Sometimes, I let myself dream of what it'd be like for someone to learn ASL just for me. Just so I don't have to struggle. Sometimes I let myself hope that maybe, one day, I could walk into church and my friends start signing with me, so I don't have to struggle to understand them. And every time I do, I get tears in my eyes, because I don't think that it will ever happen.

People think, because I can talk, that just talking with me includes me. Oh, I wish they knew how much I long to talk with them in ASL! It's so hard to use English when it's loud! People think I cope really well, but they don't know how much I have to let slide, or how much guessing I have to do to carry on a conversation. It's like trying to figure out a code in 5 seconds or less, and every time they speak, I have to figure out a new code, and then respond appropriately. I have gotten very good at the 'smile and nod' response.

 I often wonder how different my relationships would be if I could simply walk up to anyone in church and carry on a conversation. Instead, I have to pick and choose who I talk to based on who I can hear. The group of people in church who I know well is very small, because there are so few people I can hear or speak with easily, and there are very few times where I can speak to them in a quiet environment.

Recently I made the mistake of introducing myself to the Pastor's niece (whose dad is also an elder), thinking she was new to the church, and I wanted to make her feel welcome.
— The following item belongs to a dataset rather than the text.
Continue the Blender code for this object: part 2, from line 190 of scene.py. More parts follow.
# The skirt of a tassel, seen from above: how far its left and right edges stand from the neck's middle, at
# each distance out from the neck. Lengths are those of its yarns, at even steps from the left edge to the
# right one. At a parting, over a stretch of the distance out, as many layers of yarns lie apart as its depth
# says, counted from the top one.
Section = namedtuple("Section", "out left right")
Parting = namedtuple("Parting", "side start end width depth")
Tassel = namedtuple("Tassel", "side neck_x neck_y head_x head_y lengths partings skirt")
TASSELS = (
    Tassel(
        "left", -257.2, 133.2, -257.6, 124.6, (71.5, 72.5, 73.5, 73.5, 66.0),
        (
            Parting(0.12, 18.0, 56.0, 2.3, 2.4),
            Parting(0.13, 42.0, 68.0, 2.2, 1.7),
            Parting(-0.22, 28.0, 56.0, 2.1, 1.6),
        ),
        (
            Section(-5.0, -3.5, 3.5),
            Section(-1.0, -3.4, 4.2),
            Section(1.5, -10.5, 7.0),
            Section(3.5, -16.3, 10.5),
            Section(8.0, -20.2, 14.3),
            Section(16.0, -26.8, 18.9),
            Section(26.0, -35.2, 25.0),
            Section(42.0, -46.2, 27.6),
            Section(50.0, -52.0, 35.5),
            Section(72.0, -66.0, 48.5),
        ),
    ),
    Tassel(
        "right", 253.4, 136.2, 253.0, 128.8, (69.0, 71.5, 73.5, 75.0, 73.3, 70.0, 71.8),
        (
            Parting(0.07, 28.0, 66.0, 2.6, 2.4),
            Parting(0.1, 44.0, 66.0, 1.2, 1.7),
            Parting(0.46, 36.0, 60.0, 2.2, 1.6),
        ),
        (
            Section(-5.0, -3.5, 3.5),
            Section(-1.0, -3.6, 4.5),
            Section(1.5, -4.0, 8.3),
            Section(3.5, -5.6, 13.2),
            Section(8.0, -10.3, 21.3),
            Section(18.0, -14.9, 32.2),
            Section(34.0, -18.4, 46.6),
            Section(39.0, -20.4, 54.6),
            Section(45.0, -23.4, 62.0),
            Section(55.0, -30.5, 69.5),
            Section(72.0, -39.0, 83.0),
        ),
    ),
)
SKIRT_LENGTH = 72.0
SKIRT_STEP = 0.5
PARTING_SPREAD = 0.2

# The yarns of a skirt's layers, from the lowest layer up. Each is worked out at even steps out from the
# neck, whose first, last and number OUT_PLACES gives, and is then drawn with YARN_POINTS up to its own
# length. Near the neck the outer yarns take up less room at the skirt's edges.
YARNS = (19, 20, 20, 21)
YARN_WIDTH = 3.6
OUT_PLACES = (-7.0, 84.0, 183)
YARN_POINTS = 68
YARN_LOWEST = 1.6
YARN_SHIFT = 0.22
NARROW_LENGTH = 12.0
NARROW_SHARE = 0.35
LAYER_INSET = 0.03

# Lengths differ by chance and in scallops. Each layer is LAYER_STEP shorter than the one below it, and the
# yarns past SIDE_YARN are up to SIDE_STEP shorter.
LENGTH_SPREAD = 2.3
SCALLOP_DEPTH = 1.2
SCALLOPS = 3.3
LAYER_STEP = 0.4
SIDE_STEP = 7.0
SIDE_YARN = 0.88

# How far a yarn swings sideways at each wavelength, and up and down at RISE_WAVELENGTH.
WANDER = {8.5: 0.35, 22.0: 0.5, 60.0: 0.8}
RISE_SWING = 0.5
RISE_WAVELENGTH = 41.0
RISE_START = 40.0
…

Imagine my embarrassment when I realized who she was! And it was entirely because I had never spoken with her because she too quiet for me to hear easily.

 Honestly, I wish everyone knew ASL. But I really wish my friends and family knew it. I miss so much of their lives and of what's important to them, simply because I miss what they're saying.

If someone learned ASL for me, I think I'd cry. You have no idea how much I want that.